» **Rows from a 3D modeling dataset**:
▽

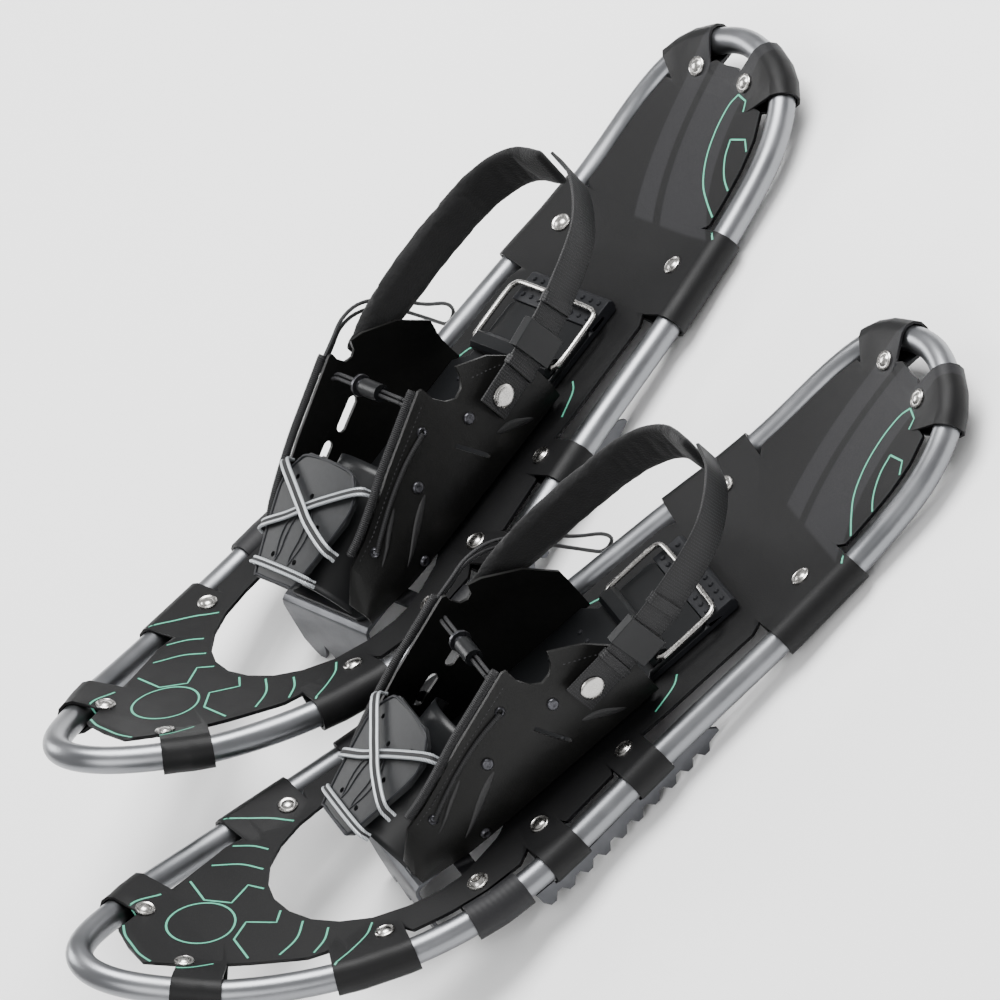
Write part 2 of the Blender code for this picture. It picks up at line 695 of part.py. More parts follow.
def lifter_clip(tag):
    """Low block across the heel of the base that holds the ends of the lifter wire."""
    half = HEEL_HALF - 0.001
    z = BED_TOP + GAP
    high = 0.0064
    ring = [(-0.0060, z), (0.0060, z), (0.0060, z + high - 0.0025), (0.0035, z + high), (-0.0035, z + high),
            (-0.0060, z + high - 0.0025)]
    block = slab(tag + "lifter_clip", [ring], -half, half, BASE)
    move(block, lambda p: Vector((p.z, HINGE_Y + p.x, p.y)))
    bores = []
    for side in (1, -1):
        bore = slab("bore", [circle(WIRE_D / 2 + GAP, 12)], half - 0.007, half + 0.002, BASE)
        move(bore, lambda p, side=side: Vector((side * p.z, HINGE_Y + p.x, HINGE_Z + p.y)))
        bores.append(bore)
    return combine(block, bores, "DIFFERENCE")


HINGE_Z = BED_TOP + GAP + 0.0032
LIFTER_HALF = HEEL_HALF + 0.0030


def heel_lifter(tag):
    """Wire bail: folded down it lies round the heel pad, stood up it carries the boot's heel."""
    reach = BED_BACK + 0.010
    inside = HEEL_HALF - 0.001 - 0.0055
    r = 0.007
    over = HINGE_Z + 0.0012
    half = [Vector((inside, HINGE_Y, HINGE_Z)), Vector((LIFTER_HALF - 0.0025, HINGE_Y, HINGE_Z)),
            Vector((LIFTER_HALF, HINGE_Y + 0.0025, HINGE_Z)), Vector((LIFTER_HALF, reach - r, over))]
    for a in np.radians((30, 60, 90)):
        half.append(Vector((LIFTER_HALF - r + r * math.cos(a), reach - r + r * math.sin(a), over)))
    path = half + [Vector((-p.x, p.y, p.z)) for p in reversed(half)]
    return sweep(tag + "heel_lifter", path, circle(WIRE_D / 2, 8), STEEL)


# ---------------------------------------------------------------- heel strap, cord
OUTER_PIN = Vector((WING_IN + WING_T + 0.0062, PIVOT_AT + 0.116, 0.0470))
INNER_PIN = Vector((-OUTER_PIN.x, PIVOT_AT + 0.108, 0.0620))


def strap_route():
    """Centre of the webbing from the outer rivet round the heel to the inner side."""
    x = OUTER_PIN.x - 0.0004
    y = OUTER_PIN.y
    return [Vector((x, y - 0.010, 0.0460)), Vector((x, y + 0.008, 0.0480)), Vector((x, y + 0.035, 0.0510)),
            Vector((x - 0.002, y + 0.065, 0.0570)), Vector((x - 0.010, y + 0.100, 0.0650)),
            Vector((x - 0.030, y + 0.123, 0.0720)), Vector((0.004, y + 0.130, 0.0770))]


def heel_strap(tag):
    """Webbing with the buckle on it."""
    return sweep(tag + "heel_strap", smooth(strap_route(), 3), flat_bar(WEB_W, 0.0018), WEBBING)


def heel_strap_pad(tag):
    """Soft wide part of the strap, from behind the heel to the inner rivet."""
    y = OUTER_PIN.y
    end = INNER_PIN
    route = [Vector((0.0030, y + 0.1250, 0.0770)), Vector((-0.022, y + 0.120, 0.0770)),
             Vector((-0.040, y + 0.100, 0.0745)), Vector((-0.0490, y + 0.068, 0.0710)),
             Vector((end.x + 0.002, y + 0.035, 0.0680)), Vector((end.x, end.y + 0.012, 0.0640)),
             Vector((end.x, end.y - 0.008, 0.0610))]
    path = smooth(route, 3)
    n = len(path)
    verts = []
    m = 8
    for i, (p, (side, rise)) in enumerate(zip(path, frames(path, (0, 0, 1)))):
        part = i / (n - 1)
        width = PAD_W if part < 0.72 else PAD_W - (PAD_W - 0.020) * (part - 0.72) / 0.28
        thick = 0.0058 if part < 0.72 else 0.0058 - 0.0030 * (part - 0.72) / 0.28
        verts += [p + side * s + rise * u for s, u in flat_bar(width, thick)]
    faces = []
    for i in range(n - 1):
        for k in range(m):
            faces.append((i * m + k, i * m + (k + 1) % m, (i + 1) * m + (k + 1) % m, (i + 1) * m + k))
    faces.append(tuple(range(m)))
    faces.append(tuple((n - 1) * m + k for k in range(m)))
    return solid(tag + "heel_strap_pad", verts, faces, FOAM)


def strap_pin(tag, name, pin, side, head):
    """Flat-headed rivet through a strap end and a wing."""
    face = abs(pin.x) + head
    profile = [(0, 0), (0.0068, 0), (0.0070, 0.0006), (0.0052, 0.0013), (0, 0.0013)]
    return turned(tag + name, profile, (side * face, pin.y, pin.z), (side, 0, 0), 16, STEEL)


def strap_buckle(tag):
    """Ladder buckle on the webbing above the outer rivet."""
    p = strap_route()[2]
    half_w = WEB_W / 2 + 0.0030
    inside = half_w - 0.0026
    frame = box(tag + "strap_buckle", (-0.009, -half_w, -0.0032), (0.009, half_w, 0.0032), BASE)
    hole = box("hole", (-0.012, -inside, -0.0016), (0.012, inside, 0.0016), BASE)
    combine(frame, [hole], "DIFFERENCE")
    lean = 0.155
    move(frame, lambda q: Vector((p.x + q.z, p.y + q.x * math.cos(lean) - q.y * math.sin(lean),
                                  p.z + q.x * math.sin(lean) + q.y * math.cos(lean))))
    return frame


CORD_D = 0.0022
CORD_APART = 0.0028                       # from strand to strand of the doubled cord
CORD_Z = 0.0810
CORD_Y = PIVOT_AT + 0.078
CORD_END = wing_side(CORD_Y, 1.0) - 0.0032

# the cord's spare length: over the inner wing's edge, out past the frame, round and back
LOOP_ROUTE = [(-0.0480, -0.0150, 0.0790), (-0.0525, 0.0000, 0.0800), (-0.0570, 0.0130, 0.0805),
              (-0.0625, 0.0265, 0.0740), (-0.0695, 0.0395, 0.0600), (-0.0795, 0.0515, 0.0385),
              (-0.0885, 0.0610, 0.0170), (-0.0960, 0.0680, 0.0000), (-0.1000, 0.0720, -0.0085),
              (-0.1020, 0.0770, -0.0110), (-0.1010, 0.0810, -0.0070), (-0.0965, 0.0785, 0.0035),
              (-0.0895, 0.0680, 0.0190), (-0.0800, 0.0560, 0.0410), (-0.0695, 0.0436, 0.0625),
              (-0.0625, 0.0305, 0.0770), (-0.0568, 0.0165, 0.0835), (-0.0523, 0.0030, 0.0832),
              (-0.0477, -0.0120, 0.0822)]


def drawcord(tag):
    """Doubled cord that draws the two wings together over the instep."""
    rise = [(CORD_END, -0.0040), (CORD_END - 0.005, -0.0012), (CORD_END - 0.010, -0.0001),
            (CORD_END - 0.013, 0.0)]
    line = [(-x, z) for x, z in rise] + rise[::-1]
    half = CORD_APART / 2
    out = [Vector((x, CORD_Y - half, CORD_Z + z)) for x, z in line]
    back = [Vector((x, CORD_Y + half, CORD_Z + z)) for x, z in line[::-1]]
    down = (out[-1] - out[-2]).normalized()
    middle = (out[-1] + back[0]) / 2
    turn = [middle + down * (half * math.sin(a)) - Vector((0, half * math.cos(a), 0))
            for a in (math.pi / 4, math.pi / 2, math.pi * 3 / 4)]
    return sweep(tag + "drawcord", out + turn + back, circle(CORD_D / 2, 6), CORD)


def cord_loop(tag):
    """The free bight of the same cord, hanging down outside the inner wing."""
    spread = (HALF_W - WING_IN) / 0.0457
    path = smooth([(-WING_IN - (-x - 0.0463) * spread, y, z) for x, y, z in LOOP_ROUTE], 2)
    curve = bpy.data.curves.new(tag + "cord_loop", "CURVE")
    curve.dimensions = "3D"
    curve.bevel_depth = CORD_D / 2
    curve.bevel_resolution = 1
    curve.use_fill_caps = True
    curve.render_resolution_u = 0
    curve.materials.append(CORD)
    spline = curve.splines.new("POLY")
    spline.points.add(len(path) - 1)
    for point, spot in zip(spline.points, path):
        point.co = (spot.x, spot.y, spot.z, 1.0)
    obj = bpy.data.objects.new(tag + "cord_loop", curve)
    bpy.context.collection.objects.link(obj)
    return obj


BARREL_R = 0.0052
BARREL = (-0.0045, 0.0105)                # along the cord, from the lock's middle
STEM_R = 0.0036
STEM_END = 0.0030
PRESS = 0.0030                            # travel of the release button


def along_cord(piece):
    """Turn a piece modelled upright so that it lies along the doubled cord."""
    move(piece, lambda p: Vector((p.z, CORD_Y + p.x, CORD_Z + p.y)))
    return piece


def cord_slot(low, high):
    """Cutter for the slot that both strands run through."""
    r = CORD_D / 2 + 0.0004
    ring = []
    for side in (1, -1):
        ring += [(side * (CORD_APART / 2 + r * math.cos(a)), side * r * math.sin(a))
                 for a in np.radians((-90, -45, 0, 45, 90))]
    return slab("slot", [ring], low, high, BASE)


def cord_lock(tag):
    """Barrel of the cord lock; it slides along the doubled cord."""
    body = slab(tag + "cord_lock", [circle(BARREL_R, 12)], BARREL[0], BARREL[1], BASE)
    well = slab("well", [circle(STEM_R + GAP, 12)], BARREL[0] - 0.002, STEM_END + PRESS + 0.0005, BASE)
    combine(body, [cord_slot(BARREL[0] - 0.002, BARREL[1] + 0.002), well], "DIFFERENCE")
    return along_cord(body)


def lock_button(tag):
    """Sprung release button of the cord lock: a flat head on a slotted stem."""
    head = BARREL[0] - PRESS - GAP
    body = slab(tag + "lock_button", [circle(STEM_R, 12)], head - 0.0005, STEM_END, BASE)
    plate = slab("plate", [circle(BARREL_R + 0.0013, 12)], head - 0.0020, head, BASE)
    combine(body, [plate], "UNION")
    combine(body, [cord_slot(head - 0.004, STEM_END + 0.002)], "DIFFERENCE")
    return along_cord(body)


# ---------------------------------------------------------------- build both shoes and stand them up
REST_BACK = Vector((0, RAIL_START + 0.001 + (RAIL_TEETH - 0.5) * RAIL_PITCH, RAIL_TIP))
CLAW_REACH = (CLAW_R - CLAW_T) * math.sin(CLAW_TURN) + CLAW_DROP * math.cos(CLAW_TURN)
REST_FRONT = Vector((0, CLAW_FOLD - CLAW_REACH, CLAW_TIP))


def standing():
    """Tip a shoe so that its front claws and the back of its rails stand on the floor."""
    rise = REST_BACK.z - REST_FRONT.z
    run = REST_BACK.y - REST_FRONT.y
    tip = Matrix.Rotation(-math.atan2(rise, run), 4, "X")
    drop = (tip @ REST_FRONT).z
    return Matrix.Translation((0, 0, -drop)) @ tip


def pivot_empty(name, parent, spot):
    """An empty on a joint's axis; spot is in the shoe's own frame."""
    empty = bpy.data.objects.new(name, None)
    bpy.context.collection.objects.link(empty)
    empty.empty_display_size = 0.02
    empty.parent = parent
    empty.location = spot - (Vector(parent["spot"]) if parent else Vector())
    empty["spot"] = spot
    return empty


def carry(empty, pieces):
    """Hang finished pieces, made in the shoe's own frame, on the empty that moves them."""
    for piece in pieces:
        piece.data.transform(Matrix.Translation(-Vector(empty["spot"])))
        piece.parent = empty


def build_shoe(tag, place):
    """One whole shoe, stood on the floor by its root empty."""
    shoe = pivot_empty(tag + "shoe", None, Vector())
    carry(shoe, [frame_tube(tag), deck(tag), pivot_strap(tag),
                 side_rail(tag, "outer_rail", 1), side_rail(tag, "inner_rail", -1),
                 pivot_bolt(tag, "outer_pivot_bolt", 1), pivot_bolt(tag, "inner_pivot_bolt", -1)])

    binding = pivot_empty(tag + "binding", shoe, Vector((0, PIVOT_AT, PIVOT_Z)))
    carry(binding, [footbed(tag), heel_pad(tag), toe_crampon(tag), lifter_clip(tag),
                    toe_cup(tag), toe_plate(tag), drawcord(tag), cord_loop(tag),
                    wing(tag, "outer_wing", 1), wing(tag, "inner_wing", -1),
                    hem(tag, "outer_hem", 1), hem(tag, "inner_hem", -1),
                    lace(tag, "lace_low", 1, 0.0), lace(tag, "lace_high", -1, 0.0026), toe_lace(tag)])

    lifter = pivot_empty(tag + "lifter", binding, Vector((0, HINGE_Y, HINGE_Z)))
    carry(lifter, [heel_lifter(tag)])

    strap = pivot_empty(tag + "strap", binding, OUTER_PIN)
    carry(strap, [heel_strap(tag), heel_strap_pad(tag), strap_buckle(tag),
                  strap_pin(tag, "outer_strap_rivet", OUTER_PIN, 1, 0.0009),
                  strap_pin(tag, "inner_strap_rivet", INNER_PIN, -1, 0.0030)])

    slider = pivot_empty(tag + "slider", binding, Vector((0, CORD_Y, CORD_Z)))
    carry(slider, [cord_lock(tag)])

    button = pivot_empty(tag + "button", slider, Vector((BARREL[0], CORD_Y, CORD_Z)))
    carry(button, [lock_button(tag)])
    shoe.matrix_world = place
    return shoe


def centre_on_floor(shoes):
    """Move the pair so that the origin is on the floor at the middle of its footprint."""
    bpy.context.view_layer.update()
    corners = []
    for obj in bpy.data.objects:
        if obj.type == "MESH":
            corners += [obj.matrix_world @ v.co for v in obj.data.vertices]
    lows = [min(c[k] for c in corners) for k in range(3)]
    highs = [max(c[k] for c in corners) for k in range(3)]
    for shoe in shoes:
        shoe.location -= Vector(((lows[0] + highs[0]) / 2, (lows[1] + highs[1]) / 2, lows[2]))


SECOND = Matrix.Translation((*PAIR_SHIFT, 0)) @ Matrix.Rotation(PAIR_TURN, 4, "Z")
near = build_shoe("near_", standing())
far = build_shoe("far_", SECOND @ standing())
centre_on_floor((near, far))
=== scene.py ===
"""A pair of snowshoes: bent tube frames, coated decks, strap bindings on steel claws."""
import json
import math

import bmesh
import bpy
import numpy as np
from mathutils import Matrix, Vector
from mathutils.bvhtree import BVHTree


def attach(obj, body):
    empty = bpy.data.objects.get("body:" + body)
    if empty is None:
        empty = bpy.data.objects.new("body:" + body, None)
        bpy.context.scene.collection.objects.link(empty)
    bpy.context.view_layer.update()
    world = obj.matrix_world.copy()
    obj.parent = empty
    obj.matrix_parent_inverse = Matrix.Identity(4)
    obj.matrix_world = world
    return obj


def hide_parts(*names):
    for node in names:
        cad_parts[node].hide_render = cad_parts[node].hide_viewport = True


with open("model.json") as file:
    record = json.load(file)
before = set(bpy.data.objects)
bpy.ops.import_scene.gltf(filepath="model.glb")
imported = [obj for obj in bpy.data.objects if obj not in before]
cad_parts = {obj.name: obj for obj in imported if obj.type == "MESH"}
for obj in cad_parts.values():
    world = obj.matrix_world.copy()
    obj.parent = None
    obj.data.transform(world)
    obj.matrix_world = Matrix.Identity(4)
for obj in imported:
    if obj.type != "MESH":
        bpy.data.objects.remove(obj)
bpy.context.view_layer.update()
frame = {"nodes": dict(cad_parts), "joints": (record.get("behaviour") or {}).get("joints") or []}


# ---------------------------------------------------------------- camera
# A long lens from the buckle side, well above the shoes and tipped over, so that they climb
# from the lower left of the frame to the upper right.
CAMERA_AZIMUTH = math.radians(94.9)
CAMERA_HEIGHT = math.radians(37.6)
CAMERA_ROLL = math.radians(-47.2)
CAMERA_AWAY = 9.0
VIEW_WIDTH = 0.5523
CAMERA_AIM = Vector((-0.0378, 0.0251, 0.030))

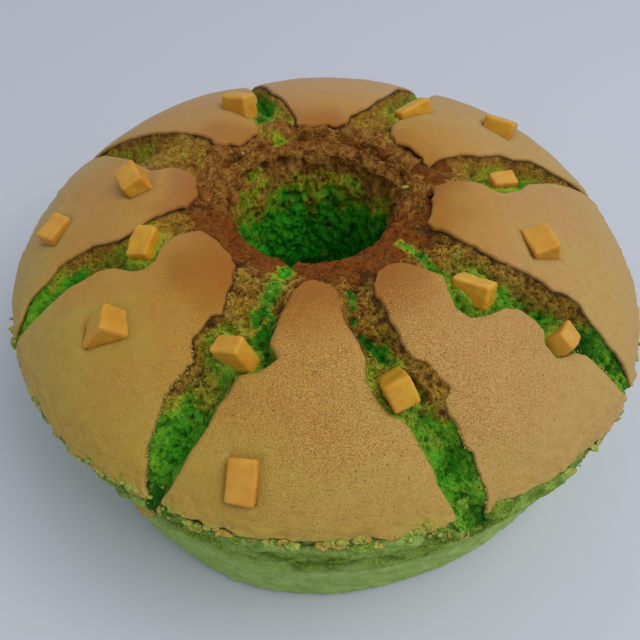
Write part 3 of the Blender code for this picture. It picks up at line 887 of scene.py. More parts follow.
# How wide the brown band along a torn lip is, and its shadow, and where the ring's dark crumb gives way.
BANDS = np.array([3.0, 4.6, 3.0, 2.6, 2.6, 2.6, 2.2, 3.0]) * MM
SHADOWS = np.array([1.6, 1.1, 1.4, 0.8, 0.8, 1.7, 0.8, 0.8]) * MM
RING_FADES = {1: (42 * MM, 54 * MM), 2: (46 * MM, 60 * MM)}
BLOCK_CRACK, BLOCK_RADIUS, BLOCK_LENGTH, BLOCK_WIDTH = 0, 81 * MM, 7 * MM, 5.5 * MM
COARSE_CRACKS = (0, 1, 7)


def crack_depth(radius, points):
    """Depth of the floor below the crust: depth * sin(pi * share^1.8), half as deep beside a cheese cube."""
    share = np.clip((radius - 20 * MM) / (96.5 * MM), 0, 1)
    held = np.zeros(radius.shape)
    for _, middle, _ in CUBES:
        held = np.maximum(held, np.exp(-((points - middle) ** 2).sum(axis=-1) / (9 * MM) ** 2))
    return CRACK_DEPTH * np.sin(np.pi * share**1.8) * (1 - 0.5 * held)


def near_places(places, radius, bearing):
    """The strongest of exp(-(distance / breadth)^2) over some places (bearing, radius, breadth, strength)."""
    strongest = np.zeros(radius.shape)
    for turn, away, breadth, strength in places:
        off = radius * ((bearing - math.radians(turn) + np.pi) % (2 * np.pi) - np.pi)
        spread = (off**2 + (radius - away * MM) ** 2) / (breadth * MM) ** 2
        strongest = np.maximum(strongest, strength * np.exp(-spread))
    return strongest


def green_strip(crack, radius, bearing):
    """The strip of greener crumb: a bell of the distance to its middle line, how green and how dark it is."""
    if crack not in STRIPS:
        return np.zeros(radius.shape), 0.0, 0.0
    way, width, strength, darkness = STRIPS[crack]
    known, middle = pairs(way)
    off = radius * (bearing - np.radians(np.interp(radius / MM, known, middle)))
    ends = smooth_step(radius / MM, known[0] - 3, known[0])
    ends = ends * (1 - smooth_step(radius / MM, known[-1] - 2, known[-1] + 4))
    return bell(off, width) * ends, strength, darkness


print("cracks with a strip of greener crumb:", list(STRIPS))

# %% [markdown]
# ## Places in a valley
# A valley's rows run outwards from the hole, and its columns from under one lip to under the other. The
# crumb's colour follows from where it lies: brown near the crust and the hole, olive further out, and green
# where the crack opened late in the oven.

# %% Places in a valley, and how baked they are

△

» **Task details**:
Above are the lines; repeat exactly the ones from the line containing "SECOND = Matrix.Translation((*PAIR_SHIFT, 0))" down to the line containing "imported = [obj", both inclusive.

» **Output below**:
SECOND = Matrix.Translation((*PAIR_SHIFT, 0)) @ Matrix.Rotation(PAIR_TURN, 4, "Z")
near = build_shoe("near_", standing())
far = build_shoe("far_", SECOND @ standing())
centre_on_floor((near, far))
=== scene.py ===
"""A pair of snowshoes: bent tube frames, coated decks, strap bindings on steel claws."""
import json
import math

import bmesh
import bpy
import numpy as np
from mathutils import Matrix, Vector
from mathutils.bvhtree import BVHTree


def attach(obj, body):
    empty = bpy.data.objects.get("body:" + body)
    if empty is None:
        empty = bpy.data.objects.new("body:" + body, None)
        bpy.context.scene.collection.objects.link(empty)
    bpy.context.view_layer.update()
    world = obj.matrix_world.copy()
    obj.parent = empty
    obj.matrix_parent_inverse = Matrix.Identity(4)
    obj.matrix_world = world
    return obj


def hide_parts(*names):
    for node in names:
        cad_parts[node].hide_render = cad_parts[node].hide_viewport = True


with open("model.json") as file:
    record = json.load(file)
before = set(bpy.data.objects)
bpy.ops.import_scene.gltf(filepath="model.glb")
imported = [obj for obj in bpy.data.objects if obj not in before]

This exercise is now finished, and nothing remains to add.